Solutionism’s allure is also intertwined with the common perception that its movement is historically unique. I don’t mean this as a criticism of Stanford — the opportunities the University offers us are very hard to replicate. But if I may offer a more subjective opinion: We view technology here, broadly, as a continuing and perhaps even self-sustaining revolution. And in order to succeed, every revolution must first convince its people that it will succeed where others failed.
Improvements in technology, while special, are nothing new. The explosion of scientific progress that we are lucky enough to celebrate is, to be fair, unprecedented. Even considering this, however, people have always tried to solve the problems we face. Some of these movements have failed; others have succeeded, and their successes are the foundation of the world we see today.
A belief in uniqueness is ultimately what sustains the myth of solutionism: If solutionism had existed before and failed, its impossibility would be immediately obvious. But if solutionism is mistakenly held to be unique, in that false uniqueness lies a hope that all problems can eventually be solved. If so, anything is possible: compromise is a swear word. “Are you playing God?” the biologist Craig Venter was once asked. His immortal reply: “We’re not playing.”
Carried away by our emotions and our hope, at times glory almost seems inevitable. To be sure, there is no issue with hope. But the popular conception of solutionism goes beyond that. Solutionism is not just a belief that everything can be solved but a belief that everything will be solved. It preaches not just possibility but inevitability. And in that regard it is an utter delusion.
The increasing prevalence of startups selling innovation that is often marginal at best — ask any venture capitalist about the success rate of an entrepreneurial investment — indicates that while there is plenty of intelligence to go around, we may be trying too hard to find the next Google. There is far too much money in the system, and if we will assume for a second that an investment is a declaration of confidence, it’s then painfully clear that we suffer from an excess of hope. It is Alan Greenspan’s “irrational exuberance” all over again.

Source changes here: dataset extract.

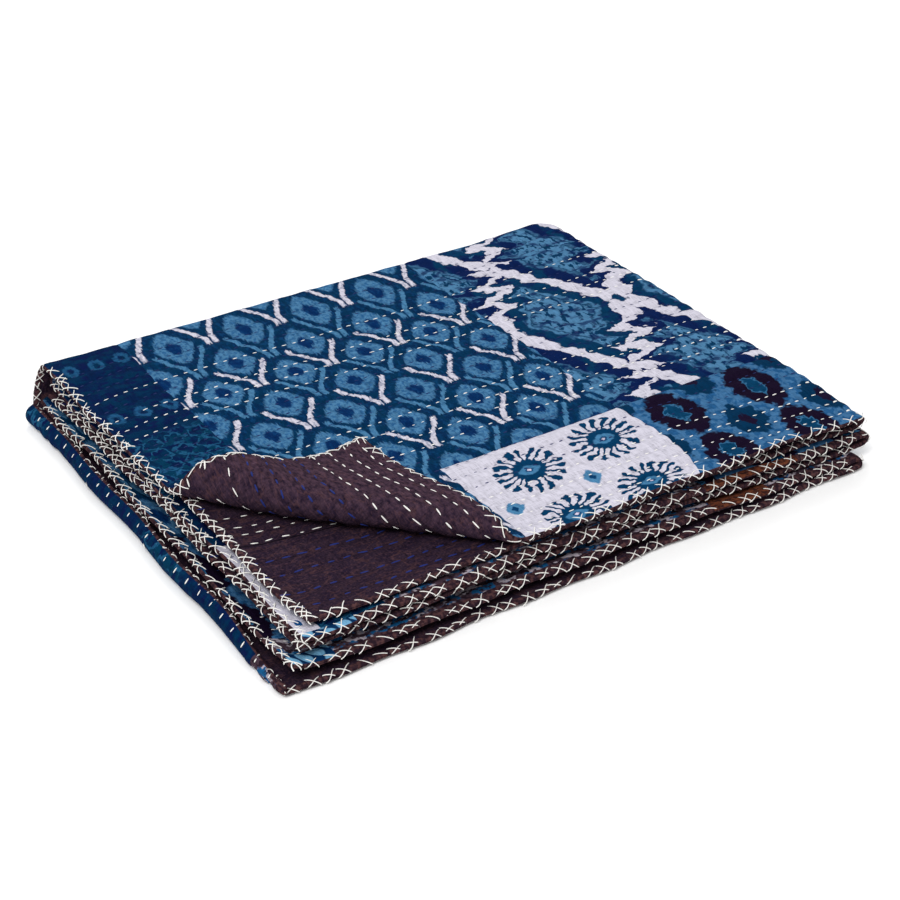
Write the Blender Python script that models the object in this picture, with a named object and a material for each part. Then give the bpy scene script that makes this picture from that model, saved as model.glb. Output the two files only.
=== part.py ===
"""Kantha quilt, folded into six layers, with the near left corner of the top layer turned back.

Two cloths make the quilt: a printed patchwork top and a plain brown backing, sewn face to face
along the whole sheet. Both follow one middle surface. It is laid out layer by layer, joined by
rounded folds at the two far sides, and left open at the left and the front, as the quilt lies.

Units are metres. +X runs along the long front edge, +Y from the front to the back, +Z is up. The
sizes below count from the nominal near left corner of the stack. The finished solids are moved so
that the origin lies under the middle of their box.
"""
import math
from collections import namedtuple

import bmesh
import bpy
from mathutils import Vector

MM = 0.001

# Driving dimensions
FOLD_LENGTH = 474 * MM        # from the open left edges to the start of the right folds
FOLD_WIDTH = 386 * MM         # from the open front edges to the start of the back folds
CLOTH = 1.6 * MM              # thickness of each cloth with its share of the padding
CLOTH_GAP = 0.3 * MM          # air between the two cloths
CORNER_RADIUS = 17 * MM       # plan radius of the folded far right corner
CORNER_BUMP = 3.5 * MM        # the thick folded corner stands up a little
CORNER_BUMP_REACH = 45 * MM
WRAP_BULGE = 9 * MM           # how far the back wrap swells past the layers that it joins
SIDE_BOW = 3 * MM             # the right side bows out in its middle
NOSE_REACH = 150 * MM         # how far from the front the right folds stand out unevenly
SINK_REACH = 70 * MM          # how far from the near right corner the layers sink towards it

# One row for each layer, top first, in millimetres. left and front are the insets of the open
# edges, right and back those of the folds. nose is how far the right fold stands out at the front.
# open, side and rear are the heights of the middle surface over the open part, at the right folds
# and at the back folds, and sink is how far it sinks at the near right corner. left_lift and
# front_lift raise the open edges, which curl a little.
Layer = namedtuple(
    "Layer", "print_up left front right nose back open side rear sink left_lift front_lift")
LAYERS = (
    Layer(True, 9.0, 5.0, 1.5, 4.0, 0.0, 43.0, 44.0, 42.5, 6.0, 1.0, 0.5),
    Layer(False, 17.0, 12.0, 1.5, 4.0, 5.0, 36.0, 29.0, 34.0, 3.5, 2.5, 0.0),
    Layer(True, 11.0, 5.0, 0.0, 12.0, 5.0, 29.5, 24.2, 27.5, 3.5, 2.5, 0.0),
    Layer(False, 8.0, 7.0, 0.0, 12.0, 5.5, 22.0, 13.0, 18.0, 1.2, 5.0, 0.5),
    Layer(True, 0.0, -1.0, -1.5, -1.0, 5.5, 12.5, 8.2, 11.5, 1.2, 7.5, 1.0),
    Layer(False, -2.5, -4.0, -1.5, -1.0, 0.0, 1.9, 1.9, 1.9, 0.0, 0.0, 1.5),
)
TOP = 0
BOTTOM = len(LAYERS) - 1
SIDE_SLOPE_START = 0.55       # share of the length where the layers draw together in pairs
REAR_SLOPE_START = 0.62       # share of the width where they draw together at the back

# Unevenness of the open edges in plan: two waves, and how their lengths change with the layer
EDGE_WAVE = 1.6 * MM
EDGE_REACH = 39 * MM          # how far in from the front its unevenness reaches
STEP_IN = 4 * MM              # the upper layers' left edges step in towards the front
Ripple = namedtuple("Ripple", "share length change phase")
EDGE_RIPPLES = (
    Ripple(0.6, 171 * MM, -9 * MM, 1.9),
    Ripple(0.4, 83 * MM, 6 * MM, 0.7),
)
LIFT_REACH = 24 * MM          # how far in from an open edge its curl starts
SAG = 0.7 * MM                # slow ups and downs of the upper layers
SAG_LENGTH = 383 * MM
SAG_WIDTH = 295 * MM

# The bottom layer's open left edge curls up and over, printed side out
CURL_RADIUS = 6.5 * MM
CURL_TURN = math.radians(150)
CURL_HEM = 4 * MM             # straight hem past the curl
CURL_STEPS = 5
CURL_AT_FRONT = 0.4           # share of the curl's size at the near left corner
CURL_FULL = 80 * MM           # how far from that corner it has its full size

# The corner that is turned back
FLAP_NORMAL = Vector((0.699, 0.715))             # from the near left corner to the fold line
FLAP_ALONG = Vector((FLAP_NORMAL.y, -FLAP_NORMAL.x))   # along that line, to the front edge
FLAP_DISTANCE = 131 * MM      # from that corner to the fold line
FLAP_ROLL = 8.5 * MM          # radius of the roll in its middle
FLAP_ROLL_LEFT = 10.5 * MM    # radius of the roll at the left edge
FLAP_ROLL_FRONT = 5.5 * MM    # radius of the roll at the front edge
FLAP_BEND = 13 * MM           # the fold line bends away from the corner at the left edge
FLAP_BEND_START = 0.1         # where it starts to bend, as a share of the distance
FLAP_SWING = 14 * MM          # the tip swings towards the left edge
FLAP_REST = 4.6 * MM          # height of the settled tip over the top layer
FLAP_SETTLE = 72 * MM         # how far past the roll the cloth comes to rest
FLAP_RIM_BUMP = 9 * MM        # the flap's left rim stands up in one wave
FLAP_RIM_CREST = 122 * MM     # where along the left edge that wave is highest
FLAP_RIM_SPREAD = 34 * MM

# Rows of quilting stitches on the top face, which pull the cloth in
ROW_PITCH = 15.2 * MM
ROW_DEPTH = 0.45 * MM
ROW_MARGIN = 14 * MM          # the ridges fade out this far from the edges and the roll

# Mesh sizes. The rows of cells lie on the rows of quilting.
COLUMNS = 10                  # cells along X, between the open edge and the folded corner
ROWS = 8                      # cells along Y
HALF_ROWS_IN_CELL = 6
HALF_ROWS_IN_FIRST = 2
CORNER_CELLS = 2              # cells within the rounded corner, along X and along Y
SIDE_FOLD_STEPS = 5
INNER_FOLD_STEPS = 4
WRAP_STEPS = 8
ROLL_STEPS = 8
BEND_STEPS = 3                # steps like the roll's where its fold line bends
FLAP_CUTS = (14 * MM, 34 * MM, 60 * MM)
SNAP = 0.05 * MM              # points nearer to a cut than this are moved onto it

PATCHWORK_COLOUR = (0.030, 0.110, 0.210, 1.0)
BACKING_COLOUR = (0.050, 0.026, 0.030, 1.0)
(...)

Ultimately, however, I choose to take heart in the hope that we uphold. It is en vogue in this country to be upset with our government only because we still expect and hope for so much from it. Similarly, if we express disappointment with the world we have today, it is only because we know that the future can be better. Solutionism preaches that problems exist and it preaches that solutions do too. Within limits, that sentiment is heartening.
With that in mind, even if we assume that every problem can be solved, we cannot assume that every problem will be. And while the personal freedom that we cherish implicitly argues that different people can have different solutions to the same problem, we don’t really give variation and ambiguity the honor that they deserve. It is both acceptable and unavoidable to have no solution or multiple solutions. In this tension between our reality and our dreams — “crawling between earth and heaven” — we find art. You do not solve the human condition. You seek to live with it.
It is not possible to solve all of our problems, and the solutions we may find are not necessarily the solutions that everybody will accept. While we should never temper our aspirations, we should certainly adjust our more single-minded expectations. A single solution is not necessarily real or universally desirable. If we would have peace in our society, we must accept that compromise is inevitable — and the compromises we must make are not just with others but also with ourselves.